O sexto, o sétimo, o oitavo (…) sentidos dos animais
Em um livro espetacular, jornalista científico mergulha nas múltiplas maneiras pelas quais criaturas tão diversas captam e percebem o mundo à sua volta

Parecem superpoderes. Mas não há nada de sobrenatural. É a natureza em sua diversidade majestosa. Diversidade inclusive na forma de sentir e perceber o ambiente – e que desafia o conhecimento e a imaginação humana.
Aranhas com quatro pares de olhos dotados de funções específicas que alargam seus horizontes; bagres com papilas gustativas pelo corpo todo; toupeiras que tateiam as coisas à sua frente por meio do nariz; cobras que sentem o calor de uma presa a mais de 1 metro de distância; tartarugas com um sensor magnético capaz de guiá-las em suas migrações; morcegos equipados com sonares para voar pela escuridão; peixes que emitem campos elétricos para se situar e sobreviver…

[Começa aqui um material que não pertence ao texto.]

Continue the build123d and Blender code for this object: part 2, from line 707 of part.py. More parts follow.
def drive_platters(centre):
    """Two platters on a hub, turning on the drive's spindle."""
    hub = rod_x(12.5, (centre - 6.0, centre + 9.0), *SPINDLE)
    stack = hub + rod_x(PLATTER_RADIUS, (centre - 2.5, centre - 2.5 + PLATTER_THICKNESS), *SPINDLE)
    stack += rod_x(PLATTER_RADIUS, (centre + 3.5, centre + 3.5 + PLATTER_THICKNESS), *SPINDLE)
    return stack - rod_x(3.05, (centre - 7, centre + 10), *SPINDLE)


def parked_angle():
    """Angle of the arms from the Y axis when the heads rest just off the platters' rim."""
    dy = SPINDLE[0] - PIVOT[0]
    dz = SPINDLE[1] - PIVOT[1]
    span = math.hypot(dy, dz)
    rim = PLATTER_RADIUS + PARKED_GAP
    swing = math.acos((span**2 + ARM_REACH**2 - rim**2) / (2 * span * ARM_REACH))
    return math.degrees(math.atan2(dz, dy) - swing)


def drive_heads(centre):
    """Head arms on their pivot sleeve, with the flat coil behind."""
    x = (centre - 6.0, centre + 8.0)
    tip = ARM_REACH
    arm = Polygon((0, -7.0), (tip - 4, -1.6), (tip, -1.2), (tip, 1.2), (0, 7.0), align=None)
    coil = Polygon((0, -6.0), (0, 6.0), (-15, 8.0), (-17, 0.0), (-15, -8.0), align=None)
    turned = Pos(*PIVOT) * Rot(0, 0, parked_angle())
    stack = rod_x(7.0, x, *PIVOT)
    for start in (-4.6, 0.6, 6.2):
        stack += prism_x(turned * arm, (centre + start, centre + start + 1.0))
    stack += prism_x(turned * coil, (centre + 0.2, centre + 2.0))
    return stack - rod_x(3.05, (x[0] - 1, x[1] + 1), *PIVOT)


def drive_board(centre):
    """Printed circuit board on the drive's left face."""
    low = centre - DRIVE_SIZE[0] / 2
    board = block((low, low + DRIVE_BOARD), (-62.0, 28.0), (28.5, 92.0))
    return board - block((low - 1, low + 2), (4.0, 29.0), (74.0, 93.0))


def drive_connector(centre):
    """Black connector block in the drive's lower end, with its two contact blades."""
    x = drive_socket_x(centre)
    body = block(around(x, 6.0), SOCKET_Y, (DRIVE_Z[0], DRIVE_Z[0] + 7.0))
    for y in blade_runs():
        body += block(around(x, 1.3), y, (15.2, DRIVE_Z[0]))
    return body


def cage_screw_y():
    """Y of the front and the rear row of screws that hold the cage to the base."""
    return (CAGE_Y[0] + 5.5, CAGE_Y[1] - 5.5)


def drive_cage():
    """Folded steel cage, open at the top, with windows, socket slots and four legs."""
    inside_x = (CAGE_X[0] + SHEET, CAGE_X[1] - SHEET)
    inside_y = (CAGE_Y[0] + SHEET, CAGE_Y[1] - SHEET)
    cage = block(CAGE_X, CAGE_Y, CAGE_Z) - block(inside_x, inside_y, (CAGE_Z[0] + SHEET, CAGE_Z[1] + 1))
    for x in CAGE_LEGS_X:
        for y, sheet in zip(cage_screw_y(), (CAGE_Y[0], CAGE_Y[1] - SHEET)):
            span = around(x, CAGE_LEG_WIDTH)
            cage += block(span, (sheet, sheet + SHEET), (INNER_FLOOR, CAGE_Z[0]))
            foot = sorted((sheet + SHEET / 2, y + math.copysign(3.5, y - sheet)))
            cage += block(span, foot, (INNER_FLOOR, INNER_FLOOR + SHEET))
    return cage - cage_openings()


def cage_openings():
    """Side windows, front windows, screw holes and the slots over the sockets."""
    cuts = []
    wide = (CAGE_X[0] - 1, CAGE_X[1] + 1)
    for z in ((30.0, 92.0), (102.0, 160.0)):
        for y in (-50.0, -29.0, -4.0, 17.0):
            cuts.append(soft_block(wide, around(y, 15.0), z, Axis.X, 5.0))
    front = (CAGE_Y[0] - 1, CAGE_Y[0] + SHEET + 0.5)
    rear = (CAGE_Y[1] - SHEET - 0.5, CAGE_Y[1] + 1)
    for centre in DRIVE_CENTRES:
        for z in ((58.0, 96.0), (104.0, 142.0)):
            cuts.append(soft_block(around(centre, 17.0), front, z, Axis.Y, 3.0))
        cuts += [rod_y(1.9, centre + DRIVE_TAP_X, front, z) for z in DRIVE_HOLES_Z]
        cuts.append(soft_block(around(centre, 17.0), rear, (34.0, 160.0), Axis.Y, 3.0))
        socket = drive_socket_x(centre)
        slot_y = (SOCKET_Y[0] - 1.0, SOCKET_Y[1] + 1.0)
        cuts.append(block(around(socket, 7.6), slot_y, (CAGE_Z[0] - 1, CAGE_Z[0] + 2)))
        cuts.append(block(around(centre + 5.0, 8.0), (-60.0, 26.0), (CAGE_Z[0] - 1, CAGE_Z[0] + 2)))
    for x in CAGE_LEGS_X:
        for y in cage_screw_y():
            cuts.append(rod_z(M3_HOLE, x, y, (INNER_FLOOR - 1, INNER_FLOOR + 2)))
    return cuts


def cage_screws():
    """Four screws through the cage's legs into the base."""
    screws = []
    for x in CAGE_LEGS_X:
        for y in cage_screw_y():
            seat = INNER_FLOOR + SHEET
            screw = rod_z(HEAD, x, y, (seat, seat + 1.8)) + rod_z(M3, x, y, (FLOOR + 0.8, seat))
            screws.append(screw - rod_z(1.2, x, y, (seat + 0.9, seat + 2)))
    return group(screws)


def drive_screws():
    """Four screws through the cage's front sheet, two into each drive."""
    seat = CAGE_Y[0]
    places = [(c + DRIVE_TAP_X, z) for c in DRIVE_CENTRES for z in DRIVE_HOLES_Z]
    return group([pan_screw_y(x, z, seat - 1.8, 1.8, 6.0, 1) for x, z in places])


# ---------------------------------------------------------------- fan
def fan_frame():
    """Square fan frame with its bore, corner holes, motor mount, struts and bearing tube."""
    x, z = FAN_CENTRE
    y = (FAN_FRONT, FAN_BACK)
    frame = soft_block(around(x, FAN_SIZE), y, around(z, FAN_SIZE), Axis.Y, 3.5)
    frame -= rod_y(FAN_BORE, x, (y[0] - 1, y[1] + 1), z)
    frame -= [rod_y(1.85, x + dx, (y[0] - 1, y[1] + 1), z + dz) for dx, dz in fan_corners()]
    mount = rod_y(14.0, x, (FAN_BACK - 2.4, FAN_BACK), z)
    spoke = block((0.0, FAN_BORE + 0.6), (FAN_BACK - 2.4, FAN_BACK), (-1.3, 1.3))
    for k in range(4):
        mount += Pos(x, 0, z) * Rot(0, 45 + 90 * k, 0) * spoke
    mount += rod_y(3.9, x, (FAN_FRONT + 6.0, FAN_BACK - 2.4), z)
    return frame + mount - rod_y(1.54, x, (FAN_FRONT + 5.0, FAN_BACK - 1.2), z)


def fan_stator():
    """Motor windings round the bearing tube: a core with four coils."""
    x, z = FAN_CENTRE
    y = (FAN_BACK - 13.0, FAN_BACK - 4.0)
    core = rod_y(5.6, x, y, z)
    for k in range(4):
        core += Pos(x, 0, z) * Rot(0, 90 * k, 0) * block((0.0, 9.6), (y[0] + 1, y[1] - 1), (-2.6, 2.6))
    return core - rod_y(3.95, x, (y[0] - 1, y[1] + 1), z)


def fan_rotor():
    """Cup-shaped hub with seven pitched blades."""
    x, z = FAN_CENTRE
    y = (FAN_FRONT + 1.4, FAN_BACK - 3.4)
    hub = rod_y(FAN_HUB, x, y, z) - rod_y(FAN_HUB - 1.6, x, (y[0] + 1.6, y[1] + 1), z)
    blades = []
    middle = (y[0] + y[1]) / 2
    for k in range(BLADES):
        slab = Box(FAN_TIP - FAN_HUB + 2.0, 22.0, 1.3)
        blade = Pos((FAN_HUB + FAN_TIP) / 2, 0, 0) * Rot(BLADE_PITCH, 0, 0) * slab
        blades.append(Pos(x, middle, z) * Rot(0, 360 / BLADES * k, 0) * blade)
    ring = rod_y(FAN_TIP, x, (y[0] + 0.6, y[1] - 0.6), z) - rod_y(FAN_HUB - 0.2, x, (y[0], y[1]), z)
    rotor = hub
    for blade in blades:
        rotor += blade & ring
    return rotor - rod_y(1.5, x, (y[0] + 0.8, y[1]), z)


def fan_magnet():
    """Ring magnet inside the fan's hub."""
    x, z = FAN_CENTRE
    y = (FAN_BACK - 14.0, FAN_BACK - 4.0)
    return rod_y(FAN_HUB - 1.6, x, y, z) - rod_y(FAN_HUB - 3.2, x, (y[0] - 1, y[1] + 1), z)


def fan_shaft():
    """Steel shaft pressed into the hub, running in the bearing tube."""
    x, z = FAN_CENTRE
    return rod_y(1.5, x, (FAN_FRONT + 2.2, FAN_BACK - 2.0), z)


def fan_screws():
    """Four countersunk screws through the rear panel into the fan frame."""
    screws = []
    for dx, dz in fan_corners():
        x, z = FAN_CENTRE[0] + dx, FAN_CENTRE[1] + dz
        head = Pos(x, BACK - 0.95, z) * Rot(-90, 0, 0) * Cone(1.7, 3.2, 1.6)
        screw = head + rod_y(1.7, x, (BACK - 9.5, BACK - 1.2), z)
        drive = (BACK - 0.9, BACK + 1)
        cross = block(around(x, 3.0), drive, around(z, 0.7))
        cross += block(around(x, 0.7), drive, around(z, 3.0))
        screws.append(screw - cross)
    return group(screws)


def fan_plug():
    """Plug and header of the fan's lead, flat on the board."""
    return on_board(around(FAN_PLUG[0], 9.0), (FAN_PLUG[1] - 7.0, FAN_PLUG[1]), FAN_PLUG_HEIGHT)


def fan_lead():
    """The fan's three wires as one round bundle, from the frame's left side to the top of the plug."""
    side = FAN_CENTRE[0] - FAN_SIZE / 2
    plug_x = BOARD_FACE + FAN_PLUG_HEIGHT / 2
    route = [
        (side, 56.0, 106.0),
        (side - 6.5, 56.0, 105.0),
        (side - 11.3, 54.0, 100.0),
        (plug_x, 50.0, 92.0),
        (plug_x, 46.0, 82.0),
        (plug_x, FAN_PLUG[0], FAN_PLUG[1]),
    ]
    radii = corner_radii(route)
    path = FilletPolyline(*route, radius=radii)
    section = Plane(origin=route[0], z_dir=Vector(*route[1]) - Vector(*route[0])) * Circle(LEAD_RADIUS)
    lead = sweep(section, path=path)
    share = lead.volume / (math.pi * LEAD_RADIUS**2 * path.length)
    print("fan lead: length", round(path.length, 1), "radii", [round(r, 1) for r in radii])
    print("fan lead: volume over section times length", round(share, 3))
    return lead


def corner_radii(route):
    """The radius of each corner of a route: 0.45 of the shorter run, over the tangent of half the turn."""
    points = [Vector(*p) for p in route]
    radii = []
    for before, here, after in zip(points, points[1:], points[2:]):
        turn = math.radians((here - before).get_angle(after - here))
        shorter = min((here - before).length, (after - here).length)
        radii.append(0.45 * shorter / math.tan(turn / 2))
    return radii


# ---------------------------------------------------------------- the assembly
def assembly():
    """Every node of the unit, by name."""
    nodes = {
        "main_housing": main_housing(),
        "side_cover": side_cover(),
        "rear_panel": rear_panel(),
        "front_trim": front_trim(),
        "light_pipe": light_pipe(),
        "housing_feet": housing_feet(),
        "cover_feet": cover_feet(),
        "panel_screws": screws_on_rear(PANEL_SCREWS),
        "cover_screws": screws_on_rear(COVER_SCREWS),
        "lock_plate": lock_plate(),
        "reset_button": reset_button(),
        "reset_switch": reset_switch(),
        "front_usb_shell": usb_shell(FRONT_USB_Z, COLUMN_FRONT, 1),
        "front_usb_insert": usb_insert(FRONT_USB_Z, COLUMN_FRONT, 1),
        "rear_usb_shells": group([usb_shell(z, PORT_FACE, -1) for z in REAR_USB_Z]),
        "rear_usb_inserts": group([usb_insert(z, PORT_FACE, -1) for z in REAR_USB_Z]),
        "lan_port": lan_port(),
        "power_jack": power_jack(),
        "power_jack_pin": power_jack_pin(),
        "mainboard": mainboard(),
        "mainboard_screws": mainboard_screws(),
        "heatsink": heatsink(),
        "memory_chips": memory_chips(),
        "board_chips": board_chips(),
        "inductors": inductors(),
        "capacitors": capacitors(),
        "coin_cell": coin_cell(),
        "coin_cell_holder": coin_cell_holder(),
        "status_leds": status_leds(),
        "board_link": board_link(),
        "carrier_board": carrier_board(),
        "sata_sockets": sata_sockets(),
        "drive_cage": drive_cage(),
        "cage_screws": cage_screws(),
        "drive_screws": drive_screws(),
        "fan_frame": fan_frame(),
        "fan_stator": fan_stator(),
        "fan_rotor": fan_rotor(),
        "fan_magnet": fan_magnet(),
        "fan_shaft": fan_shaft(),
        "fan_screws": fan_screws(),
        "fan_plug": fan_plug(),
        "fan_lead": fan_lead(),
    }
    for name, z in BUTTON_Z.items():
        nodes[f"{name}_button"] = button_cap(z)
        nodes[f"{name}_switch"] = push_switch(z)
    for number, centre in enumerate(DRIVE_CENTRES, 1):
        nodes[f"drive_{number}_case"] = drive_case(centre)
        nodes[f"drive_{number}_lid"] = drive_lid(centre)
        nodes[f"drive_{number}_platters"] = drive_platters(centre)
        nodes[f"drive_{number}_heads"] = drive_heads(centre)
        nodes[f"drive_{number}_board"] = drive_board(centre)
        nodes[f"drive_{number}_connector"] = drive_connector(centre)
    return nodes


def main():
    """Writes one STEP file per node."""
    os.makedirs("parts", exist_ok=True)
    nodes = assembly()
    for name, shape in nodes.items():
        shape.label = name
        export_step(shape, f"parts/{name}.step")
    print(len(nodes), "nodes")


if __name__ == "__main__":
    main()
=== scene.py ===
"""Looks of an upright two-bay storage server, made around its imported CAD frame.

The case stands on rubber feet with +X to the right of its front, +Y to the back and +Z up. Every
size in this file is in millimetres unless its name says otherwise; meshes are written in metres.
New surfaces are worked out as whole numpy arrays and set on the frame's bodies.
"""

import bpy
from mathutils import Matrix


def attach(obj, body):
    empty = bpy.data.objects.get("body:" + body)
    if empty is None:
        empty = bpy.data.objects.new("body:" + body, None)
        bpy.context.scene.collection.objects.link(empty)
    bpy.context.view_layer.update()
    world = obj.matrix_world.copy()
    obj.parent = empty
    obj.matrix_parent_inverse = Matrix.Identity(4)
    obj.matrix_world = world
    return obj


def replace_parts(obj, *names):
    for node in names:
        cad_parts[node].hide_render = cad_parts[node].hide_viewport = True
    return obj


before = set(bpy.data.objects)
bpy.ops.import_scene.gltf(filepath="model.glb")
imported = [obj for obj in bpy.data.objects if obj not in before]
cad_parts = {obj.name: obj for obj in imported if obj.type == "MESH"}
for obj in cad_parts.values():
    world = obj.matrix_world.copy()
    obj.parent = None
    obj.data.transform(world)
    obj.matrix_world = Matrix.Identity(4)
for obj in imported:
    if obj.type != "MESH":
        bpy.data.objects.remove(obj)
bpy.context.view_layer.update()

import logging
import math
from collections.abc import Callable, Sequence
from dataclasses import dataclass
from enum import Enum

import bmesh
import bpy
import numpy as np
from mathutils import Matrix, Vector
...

A lista continua, com exemplos tão ou mais fascinantes, em Um Mundo Imenso, livro do jornalista britânico-americano nascido na Malásia Ed Yong, publicado pela Editora Todavia. Se coubesse a mim dar o prêmio de melhor obra de divulgação científica lançada neste ano no Brasil, seria a minha escolha.
Yong assina um trabalho de fôlego e, ao mesmo tempo, de carpintaria. Mergulha nos detalhes de inúmeras pesquisas de campo e laboratório, conversa com dezenas de estudiosos tão apaixonados quanto ele, roda o planeta e transforma esse vasto material bruto em uma narrativa didática e aprofundada.

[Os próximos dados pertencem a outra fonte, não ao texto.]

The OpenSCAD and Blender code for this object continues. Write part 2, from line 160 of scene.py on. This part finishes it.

Em mais de 500 páginas, somos convidados a conhecer os diversos e incríveis sentidos dos animais. Uma jornada que se ancora no rigor da explicação científica e minuciosa, sem com isso perder a poesia.

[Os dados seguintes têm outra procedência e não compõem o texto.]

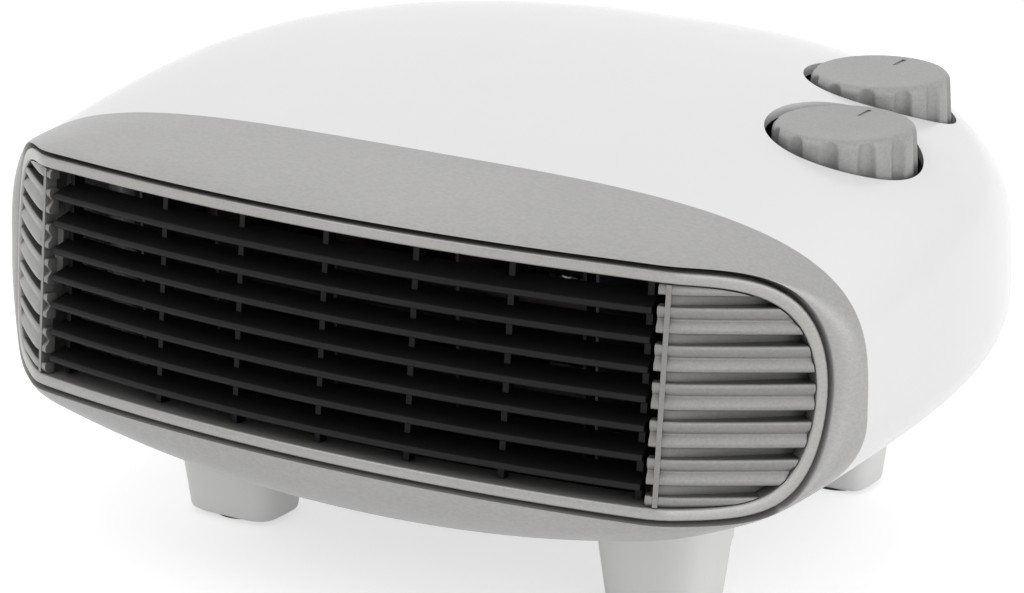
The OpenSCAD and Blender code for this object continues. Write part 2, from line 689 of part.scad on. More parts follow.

Sua obra parte de um conceito criado pelo biólogo alemão de origem estoniana Jacob von Uexküll no início do século XX. Conceito sintetizado numa palavrinha alemã de difícil tradução, o Umwelt. Em resumo, é o modo como qualquer ser vivo capta, percebe e interpreta o universo à sua volta.
Cada bicho tem seu Umwelt, lançando mão dos seus sentidos e particularidades fisiológicas para enxergar, cheirar, ouvir (…) ou ecolocalizar o mundo. E há cientistas que dedicam uma vida inteira a tentar decifrar como uma espécie assimila o ambiente ao seu redor e a imaginar o resultado disso sob o “ponto de vista” dessa criatura.
O mérito de Yong está em dar voz a esses pesquisadores e aos animais que eles estudam (com direito a muitos bastidores). Está em mostrar que o mundo é ainda maior (e mais complexo) do que pensávamos se levarmos em conta outras formas de senti-lo – e a nossa percepção não é melhor nem pior que as outras.
Está em detalhar capacidades únicas e surpreendentes – seja em um minúsculo crustáceo, seja em uma gigantesca baleia. Está, finalmente, em alertar para outro efeito colateral das transformações que o homem desencadeia na Terra: ao poluí-la com luz, som, calor e sujeira, nossa espécie está bagunçando (e arruinando) a vida sensorial das outras.
Com a palavra, o autor.

Entre tantas criaturas e sentidos impressionantes que você descreve no livro, há algum animal que particularmente o cativou durante sua pesquisa?
Adoro os animais cujos mundos sensoriais são mais difíceis de imaginar, como o camarão-louva-a-deus com a sua forma única de visão colorida, o sentido magnético que os pássaros e as tartarugas-marinhas usam para guiar suas migrações ou o sonar que os morcegos utilizam para capturar insetos voadores em meio à escuridão total.
Por que é tão importante que os seres humanos reconheçam e respeitem os sentidos (ou os Umwelten) das outras espécies?
A nossa percepção do mundo é chocantemente limitada, e a única forma de compreender o que perdemos é pensar nas vidas e nas experiências das criaturas com quem compartilhamos o planeta.
Quando você olha para o impacto do homem no meio ambiente, qual é a situação mais urgente que vem à sua cabeça por afetar os sentidos dos animais?
Inundamos a escuridão com luz e o silêncio com barulho. Essas formas de poluição sensorial podem não parecer poluição para nós, mas podem ser imensamente prejudiciais para outros animais.